→ SUPPLIED MATERIAL
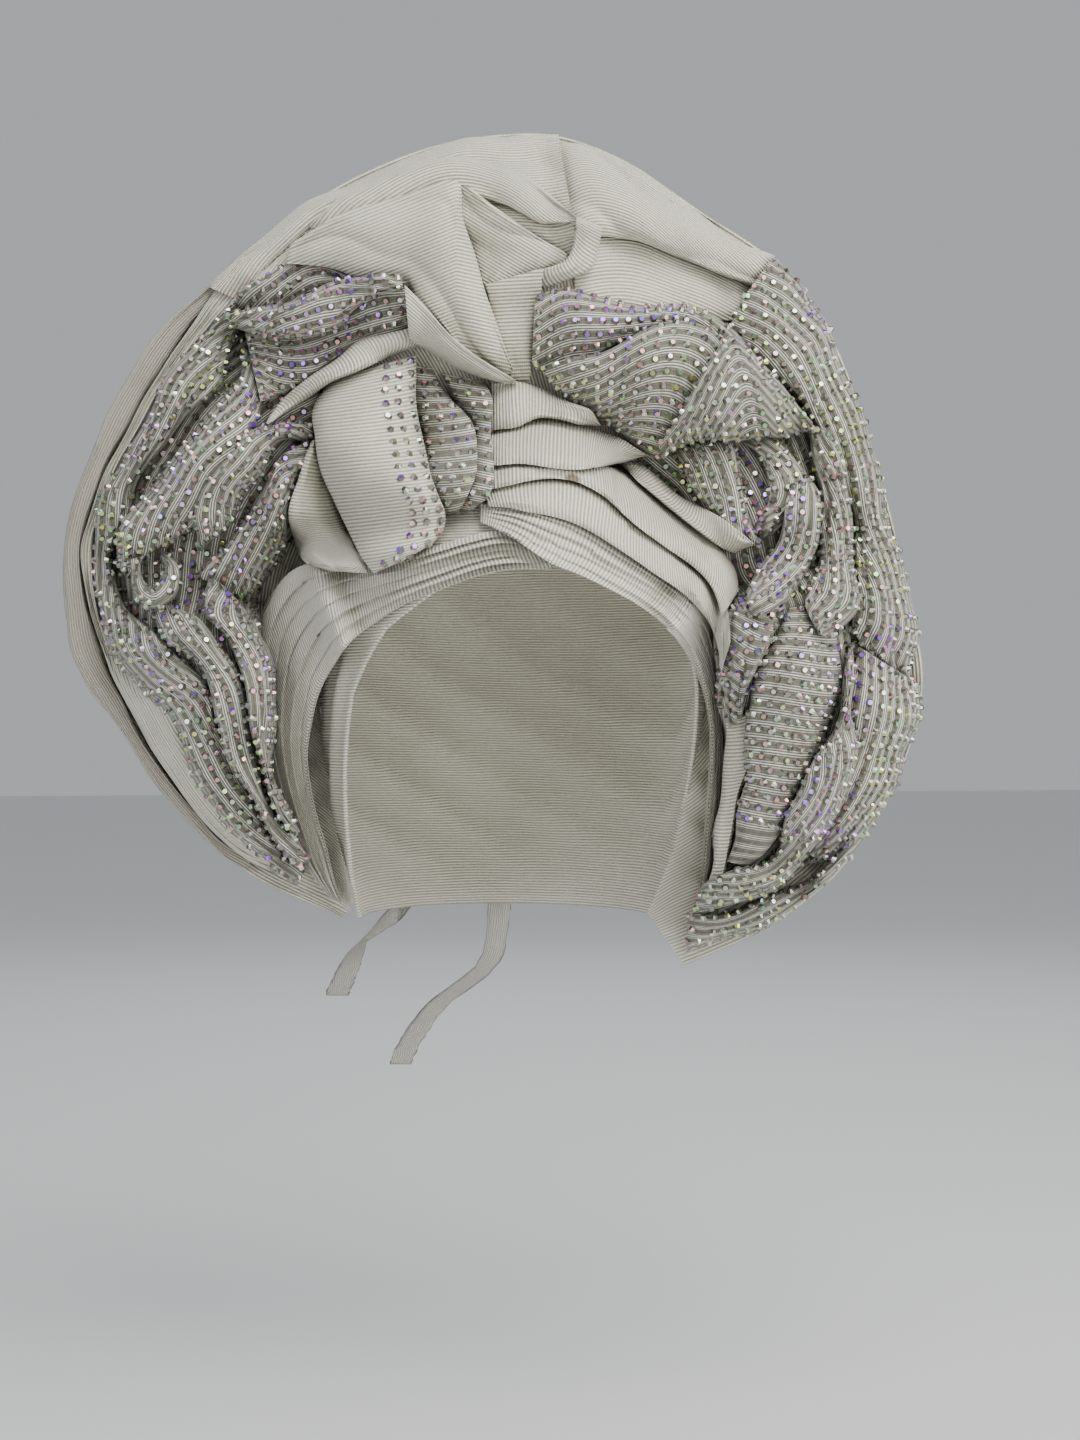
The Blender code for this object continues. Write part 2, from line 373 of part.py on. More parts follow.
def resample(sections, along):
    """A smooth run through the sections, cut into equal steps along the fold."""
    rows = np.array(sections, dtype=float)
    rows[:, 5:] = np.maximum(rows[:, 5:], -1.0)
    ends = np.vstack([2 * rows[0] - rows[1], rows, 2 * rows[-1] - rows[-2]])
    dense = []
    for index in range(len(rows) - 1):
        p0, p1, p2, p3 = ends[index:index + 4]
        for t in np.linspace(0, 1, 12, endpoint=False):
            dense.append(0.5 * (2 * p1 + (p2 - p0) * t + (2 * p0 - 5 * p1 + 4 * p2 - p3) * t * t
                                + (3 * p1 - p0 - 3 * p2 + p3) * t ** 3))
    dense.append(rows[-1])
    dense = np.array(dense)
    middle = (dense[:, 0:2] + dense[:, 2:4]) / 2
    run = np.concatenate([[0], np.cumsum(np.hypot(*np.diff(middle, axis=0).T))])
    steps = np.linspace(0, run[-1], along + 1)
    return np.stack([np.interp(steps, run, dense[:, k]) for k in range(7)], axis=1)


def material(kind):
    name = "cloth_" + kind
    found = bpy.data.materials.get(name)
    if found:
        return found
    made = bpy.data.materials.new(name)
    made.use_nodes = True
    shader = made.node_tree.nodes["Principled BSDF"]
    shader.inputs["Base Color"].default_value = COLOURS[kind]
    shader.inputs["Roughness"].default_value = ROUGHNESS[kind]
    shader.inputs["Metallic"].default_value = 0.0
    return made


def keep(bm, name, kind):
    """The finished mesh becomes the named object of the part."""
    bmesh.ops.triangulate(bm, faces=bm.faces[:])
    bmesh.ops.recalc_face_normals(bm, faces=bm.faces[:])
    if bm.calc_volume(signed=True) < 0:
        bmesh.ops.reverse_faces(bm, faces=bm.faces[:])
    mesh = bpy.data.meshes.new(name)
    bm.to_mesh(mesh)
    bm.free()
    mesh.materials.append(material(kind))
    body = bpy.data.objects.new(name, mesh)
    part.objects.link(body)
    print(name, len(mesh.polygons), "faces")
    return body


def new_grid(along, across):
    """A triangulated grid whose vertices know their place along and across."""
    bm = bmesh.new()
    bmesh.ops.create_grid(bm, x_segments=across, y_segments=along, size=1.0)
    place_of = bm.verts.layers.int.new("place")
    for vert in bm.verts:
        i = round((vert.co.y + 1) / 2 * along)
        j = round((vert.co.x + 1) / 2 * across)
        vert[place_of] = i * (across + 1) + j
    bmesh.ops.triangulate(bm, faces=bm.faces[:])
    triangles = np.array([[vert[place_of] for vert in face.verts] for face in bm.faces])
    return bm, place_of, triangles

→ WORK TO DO
Write out each line of the data above again, exactly as given.

→ ANSWER TO THE TASK
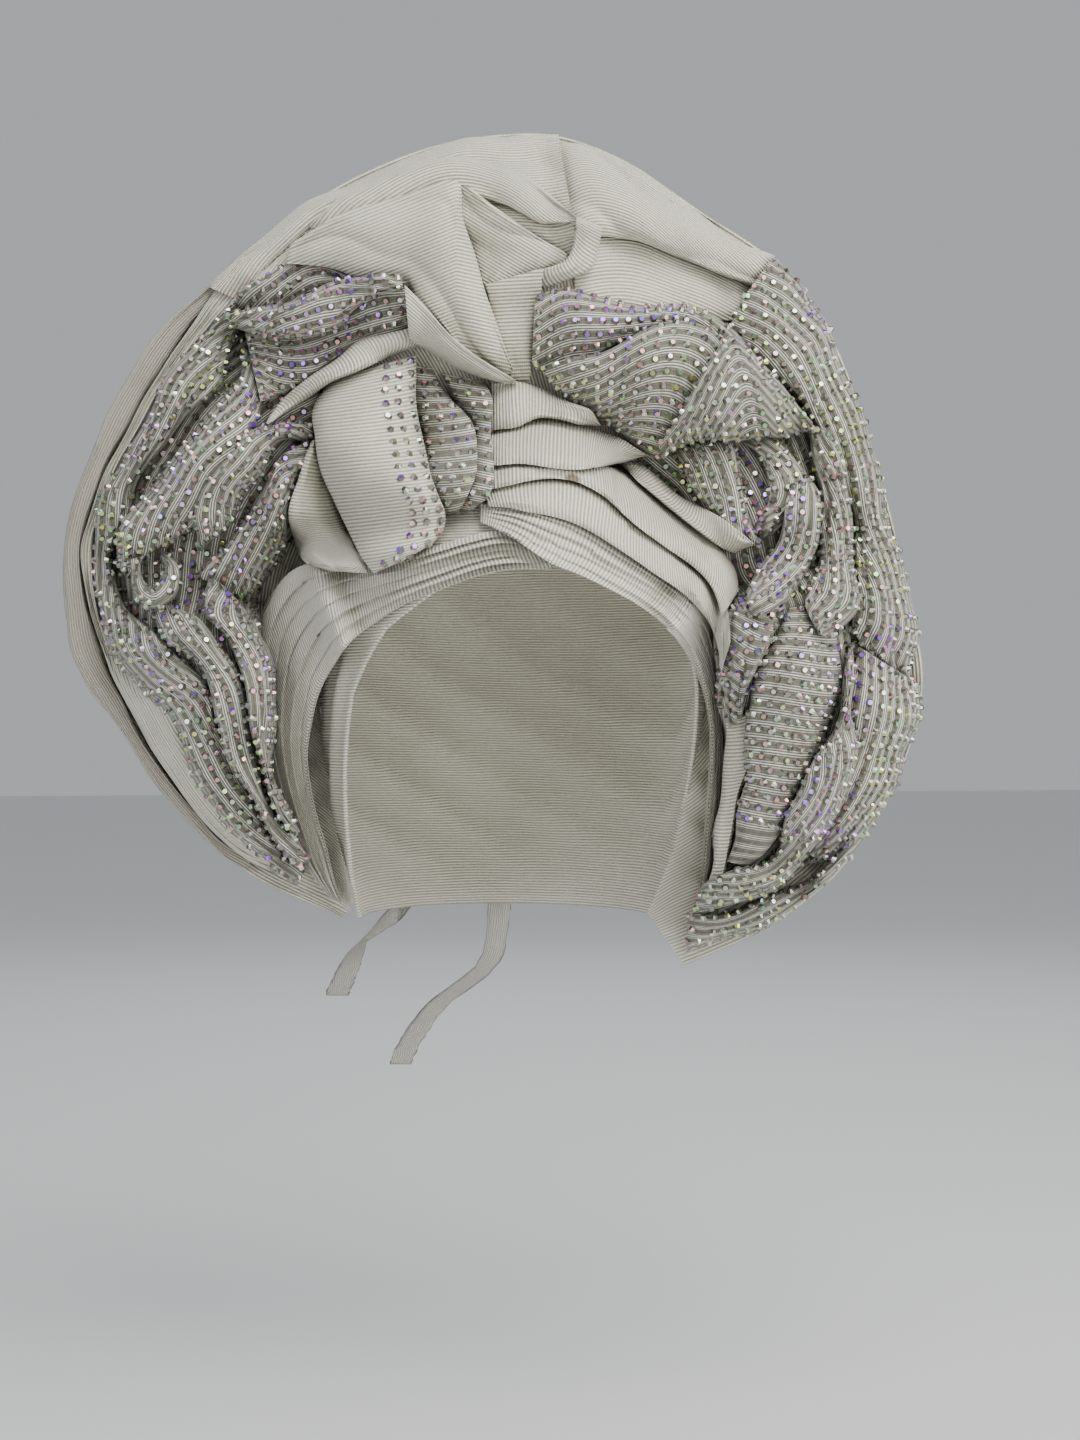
The Blender code for this object continues. Write part 2, from line 373 of part.py on. More parts follow.
def resample(sections, along):
    """A smooth run through the sections, cut into equal steps along the fold."""
    rows = np.array(sections, dtype=float)
    rows[:, 5:] = np.maximum(rows[:, 5:], -1.0)
    ends = np.vstack([2 * rows[0] - rows[1], rows, 2 * rows[-1] - rows[-2]])
    dense = []
    for index in range(len(rows) - 1):
        p0, p1, p2, p3 = ends[index:index + 4]
        for t in np.linspace(0, 1, 12, endpoint=False):
            dense.append(0.5 * (2 * p1 + (p2 - p0) * t + (2 * p0 - 5 * p1 + 4 * p2 - p3) * t * t
                                + (3 * p1 - p0 - 3 * p2 + p3) * t ** 3))
    dense.append(rows[-1])
    dense = np.array(dense)
    middle = (dense[:, 0:2] + dense[:, 2:4]) / 2
    run = np.concatenate([[0], np.cumsum(np.hypot(*np.diff(middle, axis=0).T))])
    steps = np.linspace(0, run[-1], along + 1)
    return np.stack([np.interp(steps, run, dense[:, k]) for k in range(7)], axis=1)


def material(kind):
    name = "cloth_" + kind
    found = bpy.data.materials.get(name)
    if found:
        return found
    made = bpy.data.materials.new(name)
    made.use_nodes = True
    shader = made.node_tree.nodes["Principled BSDF"]
    shader.inputs["Base Color"].default_value = COLOURS[kind]
    shader.inputs["Roughness"].default_value = ROUGHNESS[kind]
    shader.inputs["Metallic"].default_value = 0.0
    return made


def keep(bm, name, kind):
    """The finished mesh becomes the named object of the part."""
    bmesh.ops.triangulate(bm, faces=bm.faces[:])
    bmesh.ops.recalc_face_normals(bm, faces=bm.faces[:])
    if bm.calc_volume(signed=True) < 0:
        bmesh.ops.reverse_faces(bm, faces=bm.faces[:])
    mesh = bpy.data.meshes.new(name)
    bm.to_mesh(mesh)
    bm.free()
    mesh.materials.append(material(kind))
    body = bpy.data.objects.new(name, mesh)
    part.objects.link(body)
    print(name, len(mesh.polygons), "faces")
    return body


def new_grid(along, across):
    """A triangulated grid whose vertices know their place along and across."""
    bm = bmesh.new()
    bmesh.ops.create_grid(bm, x_segments=across, y_segments=along, size=1.0)
    place_of = bm.verts.layers.int.new("place")
    for vert in bm.verts:
        i = round((vert.co.y + 1) / 2 * along)
        j = round((vert.co.x + 1) / 2 * across)
        vert[place_of] = i * (across + 1) + j
    bmesh.ops.triangulate(bm, faces=bm.faces[:])
    triangles = np.array([[vert[place_of] for vert in face.verts] for face in bm.faces])
    return bm, place_of, triangles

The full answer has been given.